Gold miners have long been criticized for paying paltry dividends and instead plowing their profits into acquiring and developing new mines. Some investors have voted with their feet, taking money out of the miners and moving it to exchange-traded funds. So Denver-based Newmont (NEM: 59.54, -1.83, -2.98%), the world's second largest miner by production, recently took action: In April, the firm announced it would link its dividend to gold prices. Newmont has doubled its dividend since then, and it says it will keep paying out higher amounts as long as gold stays above $1,500 an ounce.
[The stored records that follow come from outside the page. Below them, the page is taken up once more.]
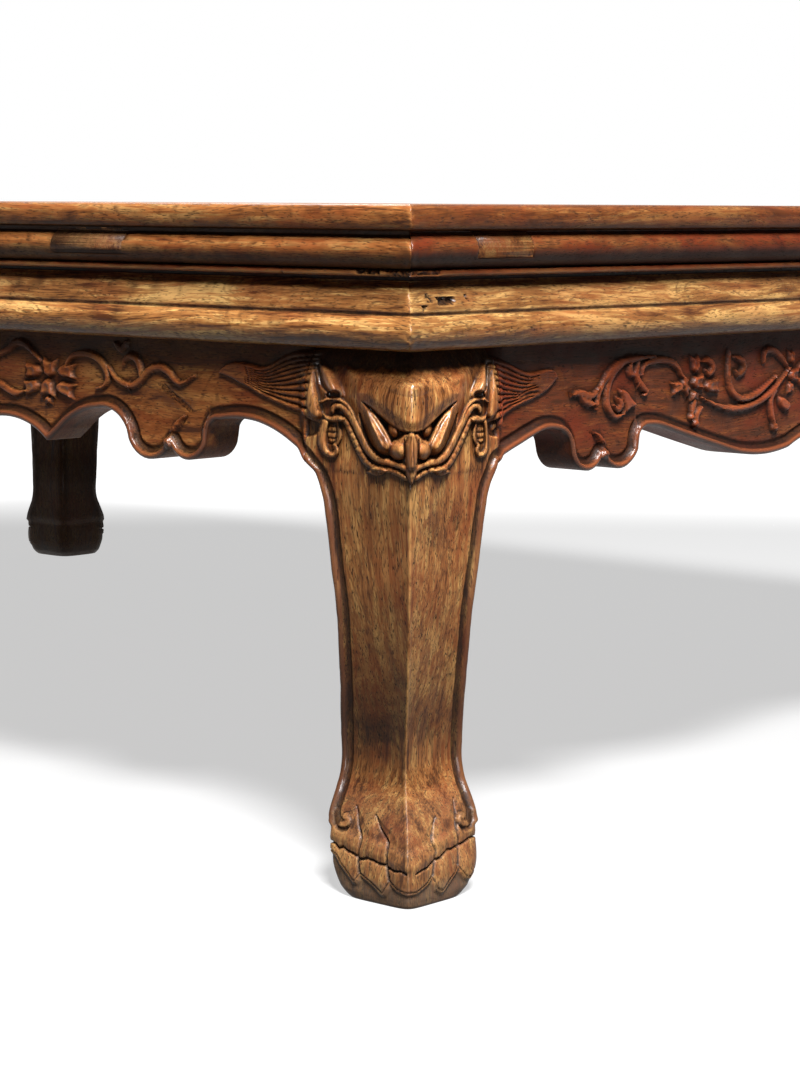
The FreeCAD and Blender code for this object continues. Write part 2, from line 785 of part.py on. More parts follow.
def leg_outline():
    """Side outline of a leg as insets and heights: cabriole front, flat sole, inner edge and shoulder."""
    height = value_of(LEG_TOP)
    inset, sweep, width = (value_of(n) for n in ("leg_inset", "leg_sweep", "leg_width"))
    outer = [(inset + sweep * inwards, height * up) for up, inwards in LEG_OUTER_SHARES]
    inner = [(inset + width * inwards, height * up) for up, inwards in LEG_INNER_SHARES]
    return outer, inner, (inset + width, height)


def leg_face(upright):
    """The outline as a face standing on X or on Y, given where an inset and a height lie."""
    outer, inner, shoulder = leg_outline()
    outer = [upright(*point) for point in outer]
    inner = [upright(*point) for point in inner]
    front, back = Part.BSplineCurve(), Part.BSplineCurve()
    front.interpolate(outer)
    back.interpolate(inner)
    corner = upright(*shoulder)
    edges = [
        front.toShape(),
        Part.LineSegment(outer[-1], inner[0]).toShape(),
        back.toShape(),
        Part.LineSegment(inner[-1], corner).toShape(),
        Part.LineSegment(corner, outer[0]).toShape(),
    ]
    return Part.Face(Part.Wire(edges))


def hook_key(swap):
    """Dovetail key that an apron hangs on, standing on one inner face of the leg."""
    reach, root, tip = (value_of(n) for n in ("hook_reach", "hook_root", "hook_tip"))
    face_at = value_of(LEG_INNER)
    middle = value_of("apron_inset + apron_thickness / 2")
    top = value_of(f"{LEG_TOP} - hook_top_gap")
    length = value_of("hook_length")
    corners = [
        (face_at, middle - root / 2),
        (face_at + reach, middle - tip / 2),
        (face_at + reach, middle + tip / 2),
        (face_at, middle + root / 2),
    ]
    if swap:
        corners = [(y, x) for x, y in corners]
    points = [FreeCAD.Vector(x, y, top - length) for x, y in corners]
    outline = Part.Face(Part.makePolygon(points + points[:1]))
    return outline.extrude(FreeCAD.Vector(0, 0, length))


def leg_tenon(height, along_x):
    """Tenon on the post's top: along_x says which way its frame member runs."""
    start = value_of("post_inset + leg_tenon_stand")
    across = value_of("post_inset + leg_tenon_inset")
    length, thickness = value_of("leg_tenon_length"), value_of("leg_tenon_thickness")
    low = value_of(FRAME_UNDERSIDE)
    if along_x:
        return Part.makeBox(length, thickness, height, FreeCAD.Vector(start, across, low))
    return Part.makeBox(thickness, length, height, FreeCAD.Vector(across, start, low))


def make_leg(label, corner, quarter_turns):
    """Cabriole leg with its post and tenons, in insets from the table's corner, then set in place."""
    deep = value_of(f"{LEG_INNER} + cut_overrun")
    side = leg_face(lambda inset, height: FreeCAD.Vector(inset, 0, height))
    front = leg_face(lambda inset, height: FreeCAD.Vector(0, inset, height))
    shape = side.extrude(FreeCAD.Vector(0, deep, 0)).common(front.extrude(FreeCAD.Vector(deep, 0, 0)))
    post_side = value_of(f"{LEG_INNER} - post_inset")
    post_low = value_of(LEG_TOP)
    post_height = value_of(FRAME_UNDERSIDE) - post_low
    at = value_of("post_inset")
    post = Part.makeBox(post_side, post_side, post_height, FreeCAD.Vector(at, at, post_low))
    long_is_x = quarter_turns % 2 == 0
    tenons = [
        leg_tenon(value_of("long_tenon_height"), long_is_x),
        leg_tenon(value_of("short_tenon_height"), not long_is_x),
    ]
    shape = shape.fuse([post, *tenons, hook_key(False), hook_key(True)]).removeSplitter()
    leg = doc.addObject("Part::Feature", label)
    leg.Label = label
    leg.Shape = shape.Solids[0]
    x = corner[0] * value_of("table_length / 2")
    y = corner[1] * value_of("table_depth / 2")
    leg.Placement = FreeCAD.Placement(
        FreeCAD.Vector(x, y, 0), FreeCAD.Rotation(FreeCAD.Vector(0, 0, 1), 90 * quarter_turns)
    )
    return leg


def short_side(make, label, quarter_turns, *place):
    """A piece that is drawn facing -Y but belongs to a short side."""
    return make(label, "y", *place, quarter_turns)


def build():
    fill_sheet()
    pieces = [
        make_frame_long("frame_long_front", 0),
        make_frame_long("frame_long_back", 2),
        make_frame_short("frame_short_right", 0),
        make_frame_short("frame_short_left", 2),
        make_board("panel_board_front", True),
        make_board("panel_board_back", False),
        make_brace("brace_left", f"-{BRACE_PLACE}"),
        make_brace("brace_middle", "0"),
        make_brace("brace_right", BRACE_PLACE),
    ]
    for side, turns in (("front", 0), ("back", 2)):
        pieces.append(make_waist(f"waist_{side}", "x", turns))
        pieces.append(make_belt(f"belt_{side}", "x", turns))
        pieces.append(make_apron(f"apron_{side}", "x", turns))
        pieces.append(make_pin(f"hanging_pin_{side}_left", "x", f"-{PIN_PLACE}", turns))
        pieces.append(make_pin(f"hanging_pin_{side}_right", "x", PIN_PLACE, turns))
    for side, turns in (("right", 0), ("left", 2)):
        pieces.append(make_waist(f"waist_{side}", "y", turns))
        pieces.append(make_belt(f"belt_{side}", "y", turns))
        pieces.append(short_side(make_apron, f"apron_{side}", turns + 1))
        pieces.append(short_side(make_pin, f"hanging_pin_{side}", turns + 1, "0"))
    for label, corner, turns in (
        ("leg_front_left", (-1, -1), 0),
        ("leg_front_right", (1, -1), 1),
        ("leg_back_right", (1, 1), 2),
        ("leg_back_left", (-1, 1), 3),
    ):
        pieces.append(make_leg(label, corner, turns))
    doc.recompute()
    return pieces


def check(pieces):
    for thing in doc.Objects:
        if "Invalid" in thing.State or "Error" in thing.State:
            raise RuntimeError(f"{thing.Name} is {thing.State}")
    for piece in pieces:
        shape = piece.Shape
        if shape.isNull() or not shape.isValid() or len(shape.Solids) != 1:
            raise RuntimeError(f"{piece.Label} has no single valid solid")


def export(pieces):
    os.makedirs("parts", exist_ok=True)
    for piece in pieces:
        piece.Shape.exportStep(f"parts/{piece.Label}.step")
        print(piece.Label, round(piece.Shape.Volume / 1000, 2), "cm3")


made = build()
check(made)
export(made)
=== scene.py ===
import json
import math

import bmesh
import bpy
import numpy as np
from mathutils import Matrix, Vector

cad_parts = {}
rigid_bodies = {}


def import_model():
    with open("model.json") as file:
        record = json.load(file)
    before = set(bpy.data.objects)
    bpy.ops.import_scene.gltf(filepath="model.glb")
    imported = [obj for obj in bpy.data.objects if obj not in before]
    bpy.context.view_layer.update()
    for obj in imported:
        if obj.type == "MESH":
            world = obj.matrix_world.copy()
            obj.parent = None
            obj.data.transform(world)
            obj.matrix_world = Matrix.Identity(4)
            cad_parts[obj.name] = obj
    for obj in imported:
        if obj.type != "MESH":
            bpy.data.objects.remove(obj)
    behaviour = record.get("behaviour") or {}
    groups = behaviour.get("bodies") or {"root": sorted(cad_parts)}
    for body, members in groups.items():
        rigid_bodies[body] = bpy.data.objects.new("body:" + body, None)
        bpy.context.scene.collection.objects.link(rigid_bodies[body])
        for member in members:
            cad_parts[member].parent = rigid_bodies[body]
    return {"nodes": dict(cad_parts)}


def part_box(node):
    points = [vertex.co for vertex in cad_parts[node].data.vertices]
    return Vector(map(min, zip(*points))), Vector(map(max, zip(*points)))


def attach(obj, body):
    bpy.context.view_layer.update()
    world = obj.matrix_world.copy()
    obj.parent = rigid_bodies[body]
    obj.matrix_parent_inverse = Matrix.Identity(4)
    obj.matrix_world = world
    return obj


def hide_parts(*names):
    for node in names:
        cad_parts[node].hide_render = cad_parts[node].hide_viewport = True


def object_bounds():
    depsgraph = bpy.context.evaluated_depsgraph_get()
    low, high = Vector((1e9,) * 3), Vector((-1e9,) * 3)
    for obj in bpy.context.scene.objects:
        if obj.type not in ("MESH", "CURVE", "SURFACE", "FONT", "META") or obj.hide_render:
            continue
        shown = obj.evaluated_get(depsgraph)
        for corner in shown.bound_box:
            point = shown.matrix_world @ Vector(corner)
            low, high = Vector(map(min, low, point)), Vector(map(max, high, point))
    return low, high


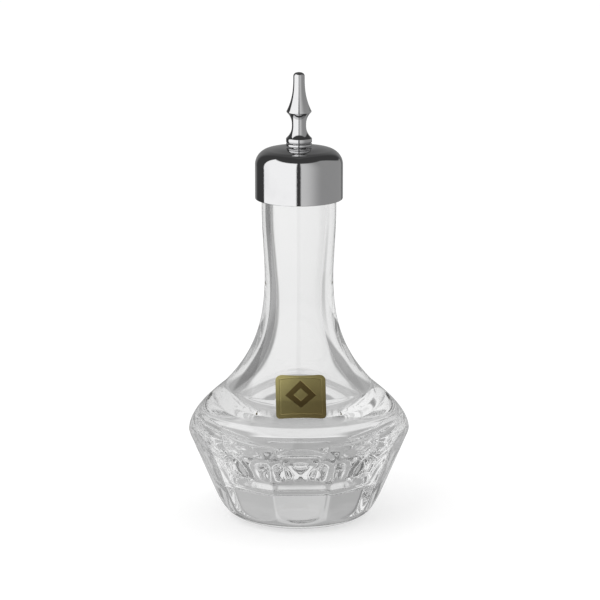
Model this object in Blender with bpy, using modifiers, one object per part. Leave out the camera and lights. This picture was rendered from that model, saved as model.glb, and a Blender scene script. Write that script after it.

For some investors, that dividend doesn't make up for the fact that Newmont's giant Boddington, Australia, mine has been dogged by cost overruns and lower-than-expected grades of ore. (The company says the mine remains one of its "cornerstone assets.") Although the company has other promising projects -- such as Akyem, in Ghana, and Conga, in Peru -- analysts don't expect these to significantly boost its production numbers until 2015, at the earliest. Still, Newmont is estimated to be sitting on 94 million ounces of gold -- $42 billion worth after extraction costs, according to investment bank Stifel Nicolaus -- while the company's market value is just $34.1 billion. Analysts say that means its shares are comparatively cheap: While it's not unusual for gold miners to be trading at less than the value of the gold they own, that's one of the highest discounts seen in years, says George Topping, a mining analyst at Stifel Nicolaus.

New Gold

P/E: 17
Estimated 2012 Earnings: $324 Mil.

Big miners, like many larger companies, have a tough time growing sales and profits significantly over the long haul. Small miners, however, don't have this problem, as any new mine they start can have a big impact. Vancouver-based New Gold has one advantage over other small rivals, analysts say -- its management team includes two well-known gold industry hands: executive chairman Randall Oliphant, who previously ran Barrick Gold, the largest gold company, and director Pierre Lassonde, previously president of Newmont. Both have also invested a significant amount in New Gold stock, according to regulatory filings. New Gold produced 383,000 ounces of gold in 2010 and expects to reach nearly half a million ounces by 2013, as it develops two of its most promising projects -- the Blackwater mine, in Canada, and the El Morro mine, in Chile. It's also cutting its production costs, from $400 an ounce in 2011 to an estimated $230 an ounce in 2012. Analysts expect profits to jump 66 percent, to $324 million, in 2012.

New Gold (NGD: 9.71, -0.16, -1.62%) stock rose 67 percent in the 12 months ended October 2011, but it still has plenty of room to grow, says T. Rowe Price analyst Rick de los Reyes. Once small miners prove themselves in terms of growing production and bringing down costs, they tend to be "revalued at a higher level," he says. "It's something gold investors latch onto."